Task statement:
Using the material below, print the line that contains "collection.objects.link(root)", the line that contains "for node in", and every line in between, exactly and nothing else.

Given data:
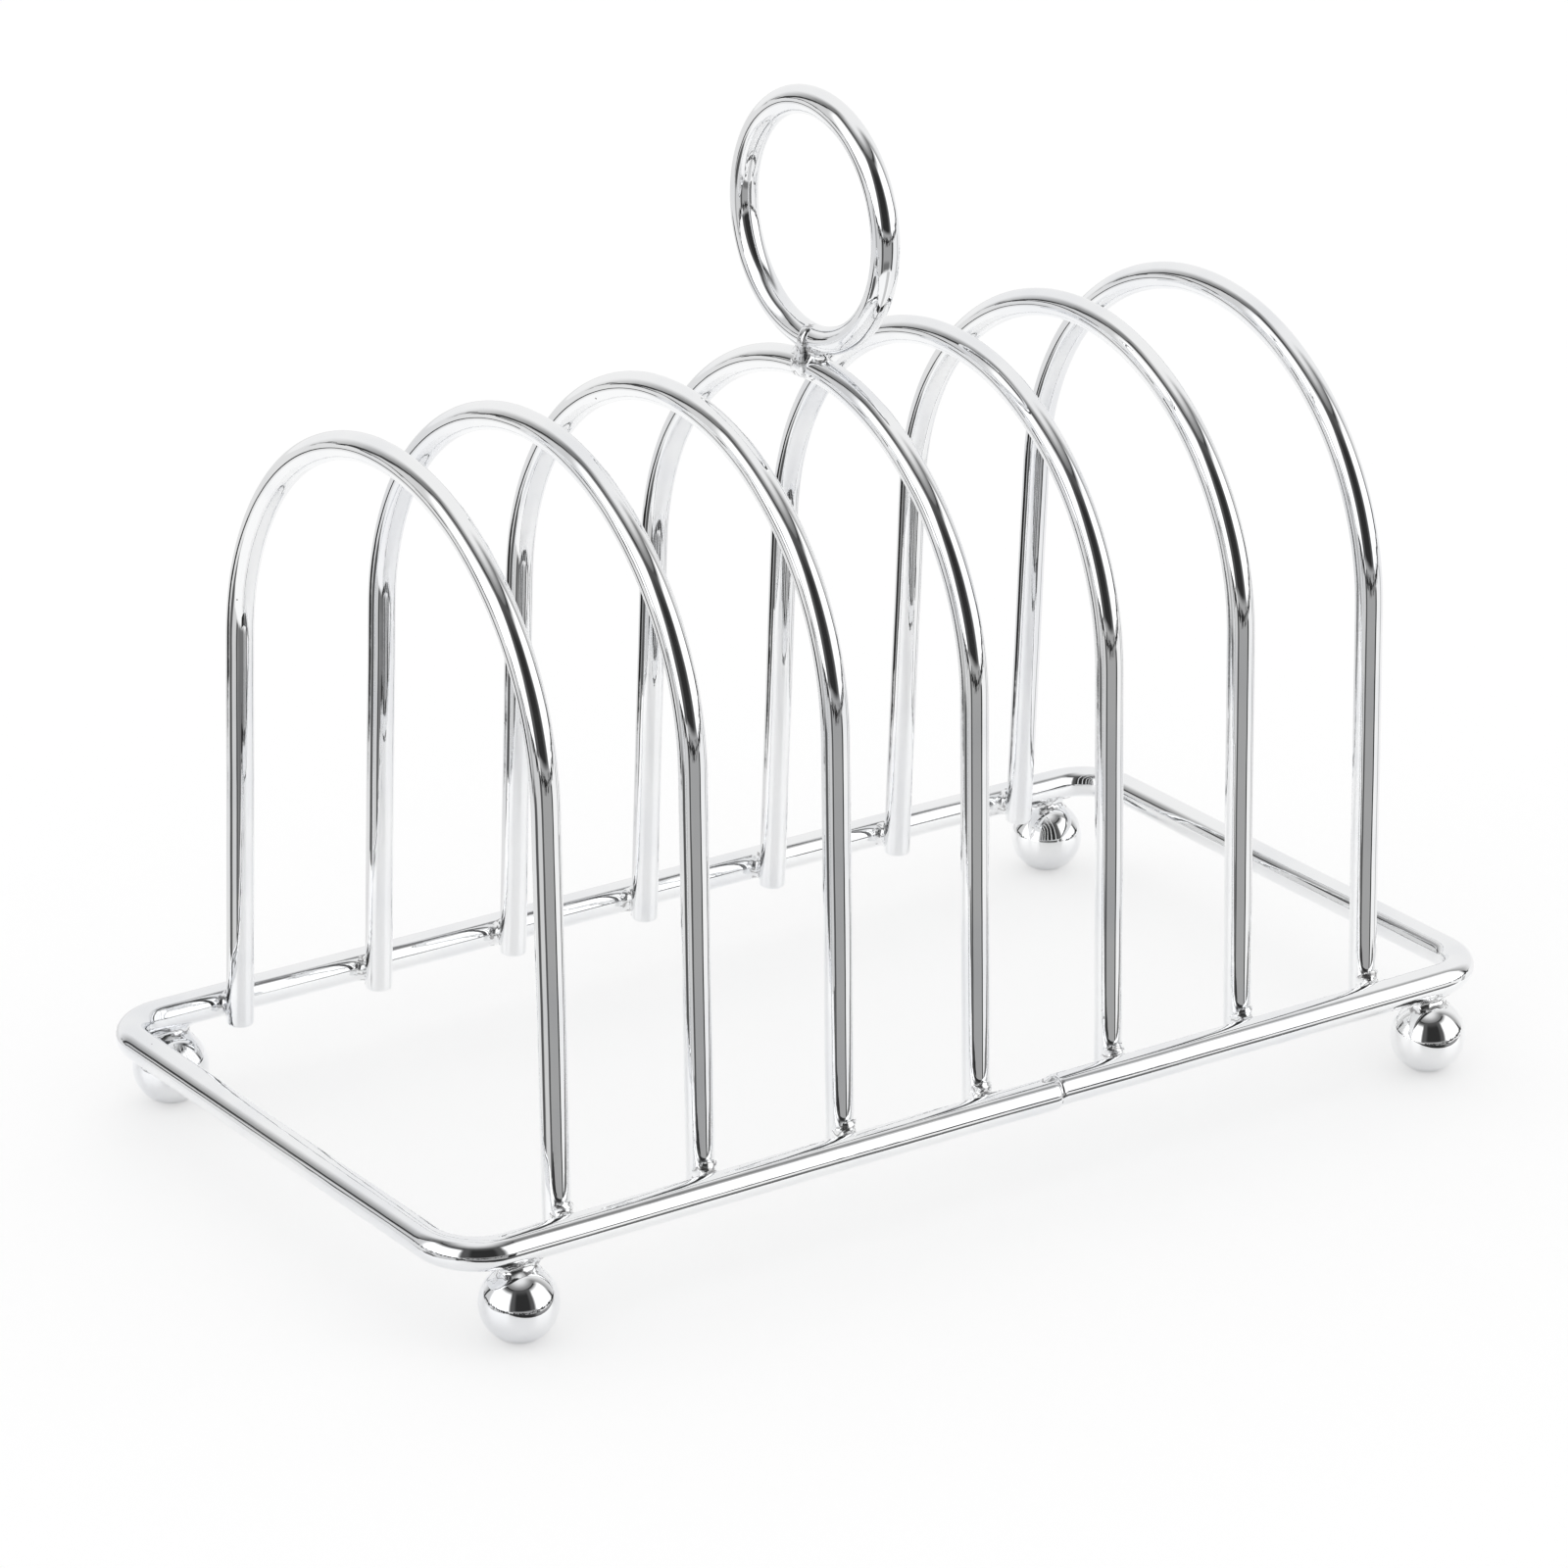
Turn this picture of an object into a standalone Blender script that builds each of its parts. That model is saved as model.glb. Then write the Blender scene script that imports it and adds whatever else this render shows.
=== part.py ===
"""A chromed wire toast rack that stands on four ball feet.

One thick wire is bent into a rounded rectangle and closed by a butt joint in its front long rail.
Seven thinner arches stand across it, their legs against the inner side of both long rails.
A ring handle sits on the crown of the middle arch, and a ball is fixed under each end of the long rails.

+X runs along the long rails, +Y across the rack towards the back rail, +Z up.
The origin is the middle of the rack on the surface that it stands on.
"""

import math

import bpy

MM = 0.001

# Meshes that touch keep this much air between them.
CLEARANCE = 0.3 * MM

# Base: sizes over the outside of the wire, and the bend radius at the wire's centre line.
BASE_LENGTH = 196.0 * MM
BASE_WIDTH = 105.0 * MM
BASE_WIRE = 5.1 * MM
BASE_BEND_RADIUS = 8.0 * MM
BASE_BUTT_X = 11.0 * MM

# Ball feet, each with a small flat that it stands on.
FOOT_DIAMETER = 12.0 * MM
FOOT_FLAT_RADIUS = 1.5 * MM
FOOT_FROM_END = 12.6 * MM

# Arches.
ARCH_COUNT = 7
ARCH_PITCH = 25.2 * MM
ARCH_WIRE = 4.3 * MM
ARCH_CROWN_RADIUS = 42.5 * MM
ARCH_CROWN_HEIGHT = 118.4 * MM
LEG_END_HEIGHT = 12.5 * MM

# Ring handle, which stands on the middle arch.
HANDLE_WIRE = 4.3 * MM
HANDLE_RADIUS = 18.3 * MM

# Facets: sides around a wire are 4 + 2 * WIRE_BEVEL_RESOLUTION.
WIRE_BEVEL_RESOLUTION = 4
BASE_BEND_STEPS = 6
ARCH_CROWN_STEPS = 24
HANDLE_STEPS = 36
FOOT_RINGS = 12
FOOT_STEPS = 24
MERGE_DISTANCE = 0.01 * MM

# Where those sizes put the pieces.
FOOT_RADIUS = FOOT_DIAMETER / 2
FOOT_CENTRE_HEIGHT = math.sqrt(FOOT_RADIUS**2 - FOOT_FLAT_RADIUS**2)
RAIL_HEIGHT = FOOT_CENTRE_HEIGHT + FOOT_RADIUS + CLEARANCE + BASE_WIRE / 2
RAIL_X = (BASE_LENGTH - BASE_WIRE) / 2
RAIL_Y = (BASE_WIDTH - BASE_WIRE) / 2
FOOT_X = BASE_LENGTH / 2 - FOOT_FROM_END
LEG_Y = RAIL_Y - BASE_WIRE / 2 - CLEARANCE - ARCH_WIRE / 2
CROWN_CENTRE_HEIGHT = ARCH_CROWN_HEIGHT - ARCH_CROWN_RADIUS
HANDLE_CENTRE_HEIGHT = ARCH_CROWN_HEIGHT + ARCH_WIRE / 2 + CLEARANCE + HANDLE_WIRE / 2 + HANDLE_RADIUS

CHROME_COLOUR = (0.89, 0.90, 0.91, 1.0)
CHROME_ROUGHNESS = 0.06


def clear_scene():
    for obj in list(bpy.data.objects):
        bpy.data.objects.remove(obj, do_unlink=True)


def chrome(name):
    material = bpy.data.materials.new(name)
    material.use_nodes = True
    shader = material.node_tree.nodes["Principled BSDF"]
    shader.inputs["Base Color"].default_value = CHROME_COLOUR
    shader.inputs["Metallic"].default_value = 1.0
    shader.inputs["Roughness"].default_value = CHROME_ROUGHNESS
    return material


def place(obj, location, rack):
    """Gives the piece its own chrome, its place and its parent, and adds it to the rack's collection."""
    obj.data.materials.append(chrome(obj.name + "_chrome"))
    obj.location = location
    obj.parent = rack["root"]
    rack["collection"].objects.link(obj)
    return obj


def bent_wire(name, points, diameter, location, rack):
    """A round wire with flat cut ends, along these points."""
    curve = bpy.data.curves.new(name, "CURVE")
    curve.dimensions = "3D"
    curve.fill_mode = "FULL"
    curve.bevel_depth = diameter / 2
    curve.bevel_resolution = WIRE_BEVEL_RESOLUTION
    curve.use_fill_caps = True
    spline = curve.splines.new("POLY")
    spline.points.add(len(points) - 1)
    for spline_point, point in zip(spline.points, points):
        spline_point.co = (*point, 1.0)
    return place(bpy.data.objects.new(name, curve), location, rack)


def arc(centre, radius, start, end, steps):
    """(across, up) points on an arc, with both of its ends."""
    angles = [start + (end - start) * step / steps for step in range(steps + 1)]
    return [(centre[0] + radius * math.cos(a), centre[1] + radius * math.sin(a)) for a in angles]


def base_wire(rack):
    """A rounded rectangle from one side of the butt joint, once round, to the other side."""
    outline = [(BASE_BUTT_X + CLEARANCE / 2, -RAIL_Y)]
    corners = ((1, -1), (1, 1), (-1, 1), (-1, -1))
    for index, (side_x, side_y) in enumerate(corners):
        centre = (side_x * (RAIL_X - BASE_BEND_RADIUS), side_y * (RAIL_Y - BASE_BEND_RADIUS))
        start = math.radians(90.0 * (index - 1))
        outline += arc(centre, BASE_BEND_RADIUS, start, start + math.pi / 2, BASE_BEND_STEPS)
    outline.append((BASE_BUTT_X - CLEARANCE / 2, -RAIL_Y))
    points = [(x, y, 0.0) for x, y in outline]
    bent_wire("base_wire", points, BASE_WIRE, (0.0, 0.0, RAIL_HEIGHT), rack)


def arch_outline():
    """A crown arc with straight legs that leave it on its tangents and spread to the rails.

    The crown's end angle is where a line from the foot of the leg touches the crown's circle.
    """
    # The leg's axis is LEG_Y from the middle at the rail's height, and so a little further at its end.
    drop = CROWN_CENTRE_HEIGHT - RAIL_HEIGHT
    tangent_length = math.sqrt(LEG_Y**2 + drop**2 - ARCH_CROWN_RADIUS**2)
    end_angle = math.atan2(tangent_length, ARCH_CROWN_RADIUS) - math.atan2(drop, LEG_Y)
    foot_y = LEG_Y + (RAIL_HEIGHT - LEG_END_HEIGHT) * math.tan(end_angle)
    crown = arc(
        (0.0, CROWN_CENTRE_HEIGHT), ARCH_CROWN_RADIUS, math.pi - end_angle, end_angle, ARCH_CROWN_STEPS
    )
    return [(-foot_y, LEG_END_HEIGHT), *crown, (foot_y, LEG_END_HEIGHT)]


def arches(rack):
    points = [(0.0, y, z) for y, z in arch_outline()]
    for index in range(ARCH_COUNT):
        x = (index - (ARCH_COUNT - 1) / 2) * ARCH_PITCH
        bent_wire(f"arch_{index + 1}", points, ARCH_WIRE, (x, 0.0, 0.0), rack)


def ring_handle(rack):
    """A ring in the plane of the middle arch, with its butt joint at its lowest point."""
    butt = -math.pi / 2
    half_gap = CLEARANCE / 2 / HANDLE_RADIUS
    outline = arc((0.0, 0.0), HANDLE_RADIUS, butt + half_gap, butt + 2 * math.pi - half_gap, HANDLE_STEPS)
    points = [(0.0, y, z) for y, z in outline]
    bent_wire("handle_ring", points, HANDLE_WIRE, (0.0, 0.0, HANDLE_CENTRE_HEIGHT), rack)


def ball_profile():
    """Half of a ball's outline in the XZ plane, from its top pole down its outer side to the flat."""
    flat_angle = -math.acos(FOOT_FLAT_RADIUS / FOOT_RADIUS)
    outline = arc((0.0, 0.0), FOOT_RADIUS, math.pi / 2, flat_angle, FOOT_RINGS)
    return [(0.0, FOOT_RADIUS), *outline[1:], (0.0, -FOOT_CENTRE_HEIGHT)]


def ball_mesh():
    points = [(x, 0.0, z) for x, z in ball_profile()]
    mesh = bpy.data.meshes.new("ball_profile")
    mesh.from_pydata(points, [(i, i + 1) for i in range(len(points) - 1)], [])
    return mesh


def ball_feet(rack):
    corners = (
        ("foot_front_left", -1, -1),
        ("foot_front_right", 1, -1),
        ("foot_back_left", -1, 1),
        ("foot_back_right", 1, 1),
    )
    for name, side_x, side_y in corners:
        foot = bpy.data.objects.new(name, ball_mesh())
        turn = foot.modifiers.new("turn", "SCREW")
        turn.axis = "Z"
        turn.steps = FOOT_STEPS
        turn.render_steps = FOOT_STEPS
        turn.use_smooth_shade = True
        turn.use_merge_vertices = True
        turn.merge_threshold = MERGE_DISTANCE
        place(foot, (side_x * FOOT_X, side_y * RAIL_Y, FOOT_CENTRE_HEIGHT), rack)


def main():
    clear_scene()
    collection = bpy.data.collections.new("toast_rack")
    bpy.context.scene.collection.children.link(collection)
    root = bpy.data.objects.new("toast_rack", None)
    collection.objects.link(root)
    rack = {"root": root, "collection": collection}
    base_wire(rack)
    arches(rack)
    ring_handle(rack)
    ball_feet(rack)


main()
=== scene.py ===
"""Looks for the chromed wire toast rack: bent wires, ball feet, weld metal, studio and camera.

Lengths are in metres. +X runs along the long rails, +Y across the rack towards its back, +Z up.
"""

import math

import bpy
import numpy as np
from mathutils import Matrix, Vector


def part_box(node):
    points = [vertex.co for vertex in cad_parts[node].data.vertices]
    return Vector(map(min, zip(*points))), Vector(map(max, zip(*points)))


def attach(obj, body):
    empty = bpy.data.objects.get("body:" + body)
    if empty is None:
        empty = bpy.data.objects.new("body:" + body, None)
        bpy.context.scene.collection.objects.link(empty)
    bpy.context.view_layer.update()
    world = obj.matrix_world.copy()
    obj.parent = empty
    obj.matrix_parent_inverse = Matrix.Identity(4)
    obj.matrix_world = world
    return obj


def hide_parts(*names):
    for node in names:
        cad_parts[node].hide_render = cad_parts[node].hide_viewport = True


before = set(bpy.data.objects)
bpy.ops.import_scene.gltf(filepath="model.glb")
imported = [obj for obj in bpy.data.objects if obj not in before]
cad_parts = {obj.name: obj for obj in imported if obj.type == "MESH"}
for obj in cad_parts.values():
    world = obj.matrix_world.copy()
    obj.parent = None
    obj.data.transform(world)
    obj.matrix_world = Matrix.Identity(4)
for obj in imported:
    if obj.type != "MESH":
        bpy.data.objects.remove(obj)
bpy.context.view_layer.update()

MM = 0.001
ROOT = "root"
ARCH_NUMBERS = range(1, 8)
HANDLE_ARCH = "arch_4"
CORNERS = ("front_left", "front_right", "back_left", "back_right")
FRONT, BACK = -1, 1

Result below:
    collection.objects.link(root)
    rack = {"root": root, "collection": collection}
    base_wire(rack)
    arches(rack)
    ring_handle(rack)
    ball_feet(rack)


main()
=== scene.py ===
"""Looks for the chromed wire toast rack: bent wires, ball feet, weld metal, studio and camera.

Lengths are in metres. +X runs along the long rails, +Y across the rack towards its back, +Z up.
"""

import math

import bpy
import numpy as np
from mathutils import Matrix, Vector


def part_box(node):
    points = [vertex.co for vertex in cad_parts[node].data.vertices]
    return Vector(map(min, zip(*points))), Vector(map(max, zip(*points)))


def attach(obj, body):
    empty = bpy.data.objects.get("body:" + body)
    if empty is None:
        empty = bpy.data.objects.new("body:" + body, None)
        bpy.context.scene.collection.objects.link(empty)
    bpy.context.view_layer.update()
    world = obj.matrix_world.copy()
    obj.parent = empty
    obj.matrix_parent_inverse = Matrix.Identity(4)
    obj.matrix_world = world
    return obj


def hide_parts(*names):
    for node in names:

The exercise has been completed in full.